Baca Juga: Tanggal 10 November Hari Apa, Libur atau Tidak? Simak Penjelasannya

Rubini kemudian ditugaskan sebagai dokter pemerintah di Rumah Sakit Militer di Pontianak, Kalimantan Barat pada 1934. 

Setelah bertugas di rumah sakit pemerintah, Rubini juga ditugaskan di rumah sakit swasta milik Misi Katolik (Rooms Katholieke Ziekenhuis), yakni Rumah Sakit Sungai Jawi. Sekarang, rumah sakit tersebut bernama Rumah Sakit Santo Antonius. 

Semasa hidup, dokter Rubini tidak hanya fokus bekerja di rumah sakit swasta. Beliau juga membuka praktek di rumahnya untuk membantu masyarakat yang membutuhkan bantuan pelayanan kesehatan dan pengobatan.

Bahkan, tak jarang dokter Rubini sering melayani masyarakat yang miskin sampai menyusuri bantaran Sungai Kapuas. Dedikasi pelayanan kesehatan yang diberikannya itu tak pernah memandang perbedaan strata sosial, suku, agama dan gender.

Sejarah mencatat jika Dokter Rubini juga kerap menolong banyak perempuan dan anak-anak korban kekerasan yang dilakukan oleh tentara pendudukan Jepang. Ia dengan telaten mengobati mereka yang membutuhkan di tengah situasi penjajahan.

Baca Juga: Apakah Tanggal 10 November 2022 Tanggal Merah? Cek Aturan SKB 3 Menteri Terbaru

Dokter Rubini tidak hanya fokus bertugas menjalani tugas sebagai tenaga kesehatan.
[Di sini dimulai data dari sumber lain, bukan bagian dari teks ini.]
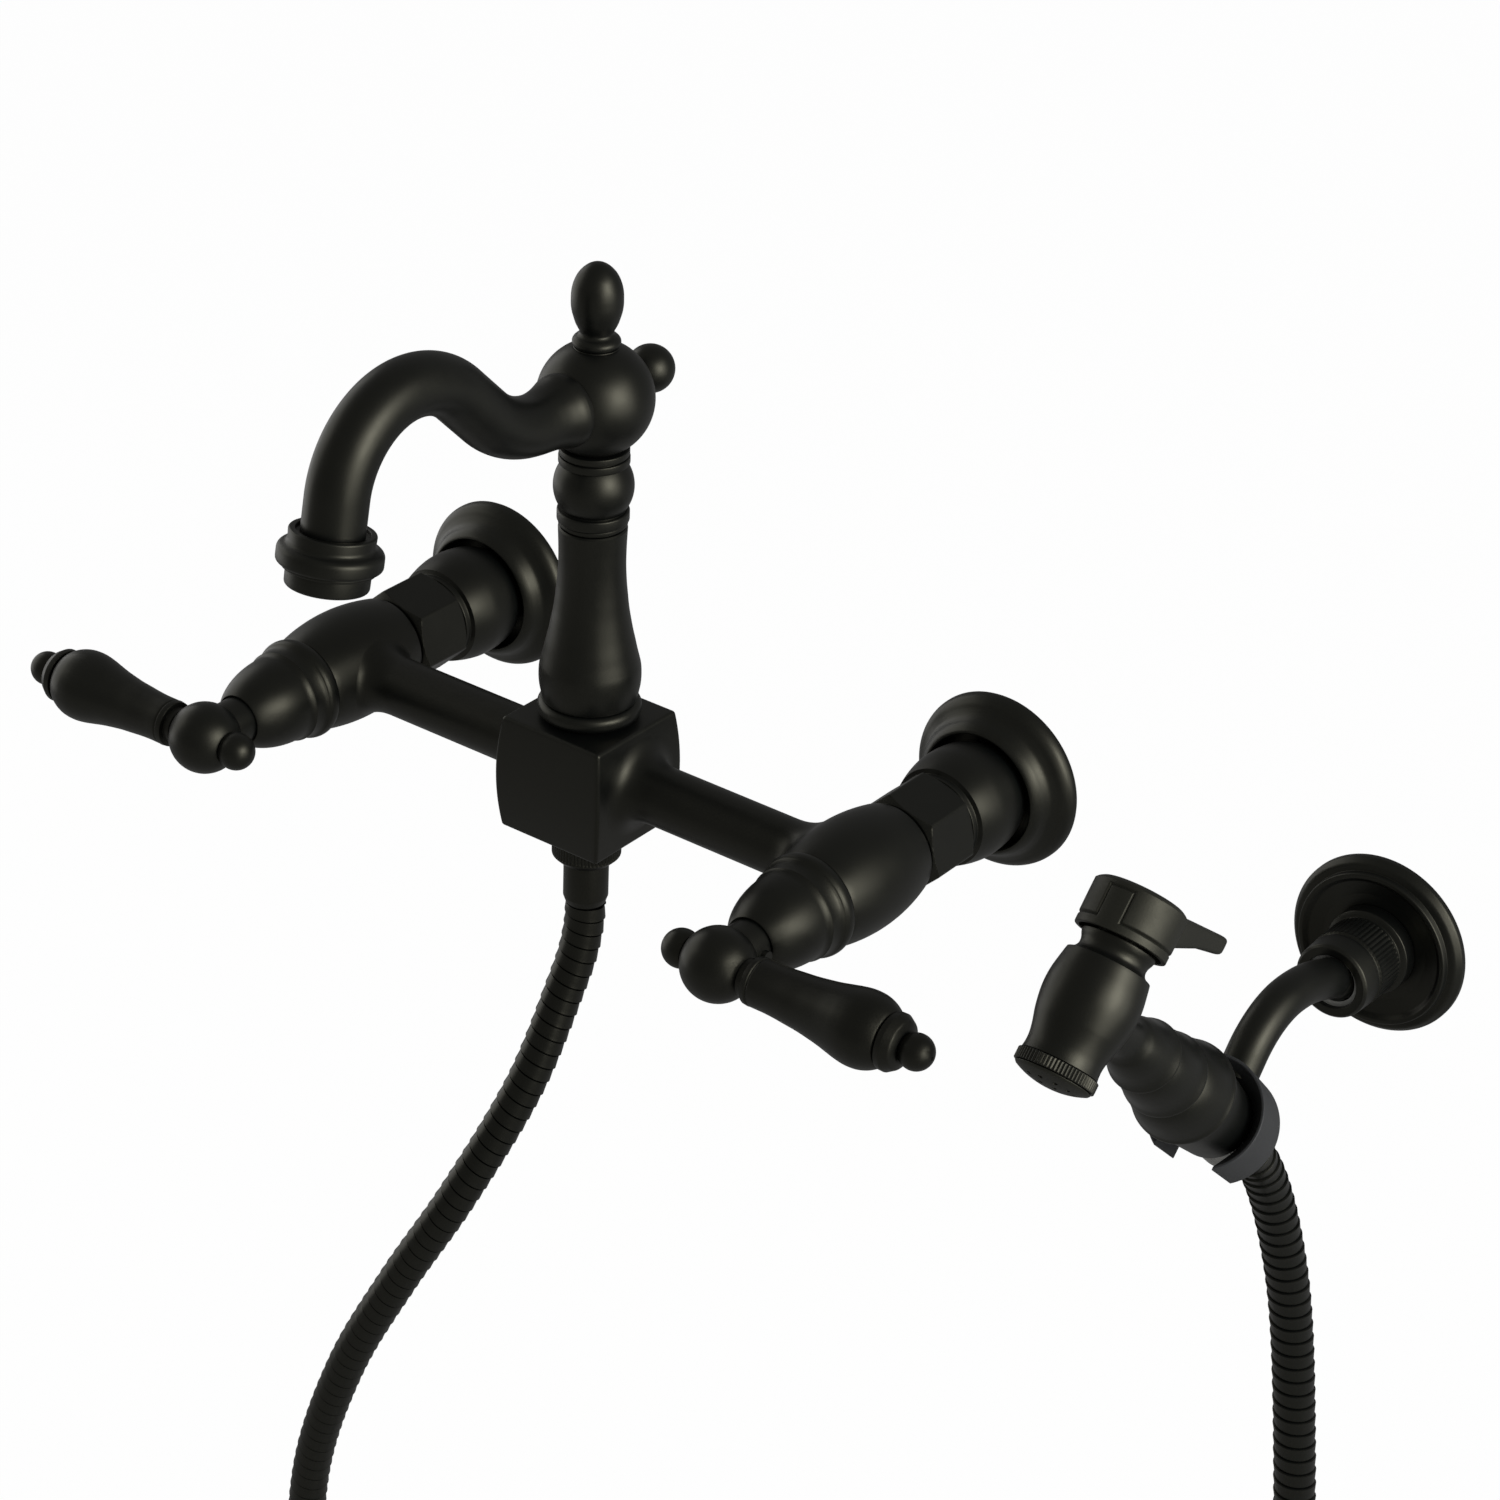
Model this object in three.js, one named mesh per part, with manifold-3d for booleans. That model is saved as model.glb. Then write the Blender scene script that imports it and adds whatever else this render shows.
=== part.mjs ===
// A wall-mounted bridge kitchen faucet: two valve barrels joined by a bridge, a turned column with a
// swivelling gooseneck spout, two quarter-turn levers, and a hand spray on a metal hose, parked in a
// cradle on its own wall plate.
//
// Millimetres. The wall is the plane y = 0, the room is at -y, +z is up, and the origin is on the wall
// midway between the two valve axes.

import * as THREE from "three";
import { mergeVertices, toCreasedNormals } from "three/addons/utils/BufferGeometryUtils.js";
import Module from "manifold-3d";

const wasm = await Module();
wasm.setup();

// ---------------------------------------------------------------- driving dimensions, in millimetres

const FIT = 0.3; // gap between two pieces that touch
const WALL = 1.8; // thickness of a pressed or cast shell

// Bridge
const VALVE_CENTRES = 203.2; // between the two inlet axes
const BRIDGE_REACH = 78.9; // from the wall to the axis of the spout
const BLOCK_WIDTH = 38.2; // square block under the column
const BLOCK_TOP = 18.5;
const BLOCK_BOTTOM = -20.3;
const BLOCK_BULGE = 1.4; // how far each face of the block is pillowed
const ARM_RADIUS = 9.6;
const ARM_FILLET = 8; // flare of an arm into what it joins
const ARM_BORE = 5.5;
const BARREL_LENGTH = 40;
const BARREL_END_RADIUS = 15.4;
const BARREL_MAX_RADIUS = 18.2;
const CARTRIDGE_RADIUS = 10.7;
const CARTRIDGE_DEPTH = 27; // how far the cartridge enters the barrel
const CARTRIDGE_HEAD = 7.1; // how far its body stands out of the barrel
const CARTRIDGE_NECK = 16.6; // how far its neck stands out
const CARTRIDGE_NECK_RADIUS = 7.6;
const STEM_SOCKET = 14.1; // from the cartridge's back to the bottom of the stem's socket
const INLET_BORE = 7.5;

// Inlet unions
const SPIGOT_RADIUS = 12.6; // threaded tail of a barrel
const SPIGOT_LENGTH = 11;
const NUT_FLATS = 29.4; // across the flats of the union nut
const NUT_LENGTH = 21;
const NUT_TURN = 13.6; // degrees that a corner leans from plumb
const NUT_SETBACK = 1.7; // dark groove between barrel and nut
const NUT_LIP = 5.6;
const WASHER_THICKNESS = 1.4;
const TAIL_RADIUS = 9.6; // tube of the wall coupling, inside the nut
const BELL_RADIUS = 18.3; // bulb of the wall coupling
const SHANK_RADIUS = 13;

// Wall flanges
const FLANGE_RADIUS = 29;
const FLANGE_HEIGHT = 13.2;
const FLANGE_MOUTH = 19.6; // radius of the flange's front hole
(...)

Ia juga secara aktif bergabung dalam organisasi kemasyarakatan berhaluan politik Partai Indonesia Raya.

Partai tersebut diketahui memiliki landasan nasionalisme dan menentang penjajahan, serta menuntut kemerdekaan Kalimantan Barat menjadi bagian dari Negara Kesatuan Republik Indonesia.

Dalam bekerja, Rubini juga mendapatkan dukungan dari istrinya, yakni nyonya Amalia Rubini. Perempuan itu ikut membantu pekerjaan mulia suaminya sebagai tenaga kesehatan dan orang yang sedang berjuang menentang penjajahan Jepang untuk kemerdekaan NKRI.
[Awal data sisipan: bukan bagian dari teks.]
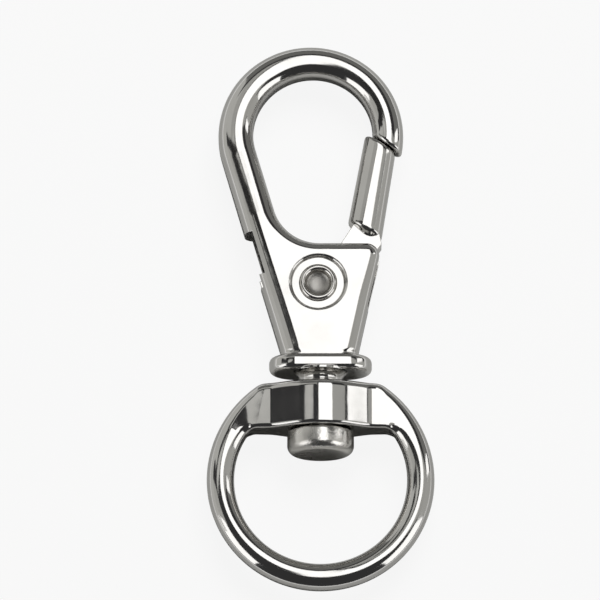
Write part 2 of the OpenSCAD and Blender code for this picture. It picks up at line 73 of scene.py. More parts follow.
def ray(degrees):
    """Unit vectors at these angles: the cosine and the sine, side by side."""
    a = np.radians(np.asarray(degrees, float))
    return np.stack([np.cos(a), np.sin(a)], -1)


def unit(v):
    """v divided by its own length."""
    return v / np.linalg.norm(v, axis=-1, keepdims=True)


def ease(t):
    """Smooth step from 0 to 1: three t squared less two t cubed."""
    t = np.clip(t, 0, 1)
    return t * t * (3 - 2 * t)


def sections(p, q, vp, vq, half, edge_p, edge_q, inset=0.0):
    """Sections of a cast bar as rows of numbers: the edge points p and q, the ways in from
    them, half the thickness, the two edge radii, and how far the section is drawn in."""
    n = len(p)
    one = [np.broadcast_to(np.asarray(v, float), (n,)) for v in (half, edge_p, edge_q, inset)]
    two = [np.broadcast_to(v, (n, 2)) for v in (p, q, vp, vq)]
    return np.column_stack(two + one)


def square_sections(p, q, normal_p, normal_q, *rest):
    """Sections whose plane goes through p and q: each way in is the line between them,
    stretched until it goes one unit along that edge's own normal."""
    u = unit(q - p)
    vp = u / (u * normal_p).sum(-1, keepdims=True)
    vq = -u / (-u * normal_q).sum(-1, keepdims=True)
    return sections(p, q, vp, vq, *rest)


def skin(rows, quarter=9, strip=0.05):
    """Grid of points, one row for each section. A corner of radius s at angle a lies
    s(1 - cos a) in from the edge and s(1 - sin a) below the face. One more point on each flat,
    a strip away or a fifth of a narrower flat, keeps the face flat when it is shaded smooth."""
    p, q, vp, vq = rows[:, 0:2], rows[:, 2:4], rows[:, 4:6], rows[:, 6:8]
    half, edge_p, edge_q, inset = rows[:, 8:12].T[:, :, None]
    a = np.radians(np.linspace(90, 0, quarter + 1))
    cos = np.concatenate([[0], np.cos(a), [1]])
    sin = np.concatenate([[1], np.sin(a), [0]])
    on_face = np.concatenate([[1], np.zeros(quarter + 2)])
    on_side = on_face[::-1]
    flat = np.linalg.norm(q - p, axis=1)[:, None] - edge_p - edge_q

    def corner(point, way, edge, side):
        s = np.clip(edge - inset, 0.05, 0.985 * half)
        w = inset + s * (1 - cos) + on_face * np.clip(0.2 * flat, 0.004, strip)
        z = half - inset - s * (1 - sin) - on_side * np.clip(0.4 * (half - inset - s), 0, strip)
        xy = point[:, None] + way[:, None] * w[..., None]
        return np.concatenate([xy, side * z[..., None]], -1)

    top_p, low_p = corner(p, vp, edge_p, 1), corner(p, vp, edge_p, -1)
    top_q, low_q = corner(q, vq, edge_q, 1), corner(q, vq, edge_q, -1)
    return np.concatenate([top_p, low_p[:, ::-1], low_q, top_q[:, ::-1]], 1)


def grid_faces(n, m, closed=False):
    """Four-sided faces of a grid of n rows by m points, closed round each row, and from the
    last row to the first where the whole shape is a ring; otherwise a face at each end."""
    i, j = np.meshgrid(np.arange(n if closed else n - 1), np.arange(m), indexing="ij")
    a, b = i * m + j, i * m + (j + 1) % m
    up = ((i + 1) % n - i) * m
    faces = np.stack([a, b, b + up, a + up], -1).reshape(-1, 4).tolist()
    if not closed:
        faces += [list(range(m))[::-1], list(range((n - 1) * m, n * m))]
    return faces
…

Nyonya Amalia dikenal aktif di gerakan Palang Merah dan juga Ketua Perkumpulan Istri Indonesia (PII) cabang Pontianak.

Sebagai informasi, PII merupakan salah satu anggota dari Perserikatan Perkumpulan Istri Indonesia (PPII) yang tahun 1935, dan berganti nama Kongres Perempuan Indonesia dan tahun 1946 menjadi Kowani.

Situasi di masa itu begitu kelam, khususnya tahun 1944. Saat itu terjadi pembunuhan masal pada rakyat, kaum terdidik dan tokoh masyarakat dari berbagai suku dan ras yang dilakukan tentara Jepang di Kalimantan Barat.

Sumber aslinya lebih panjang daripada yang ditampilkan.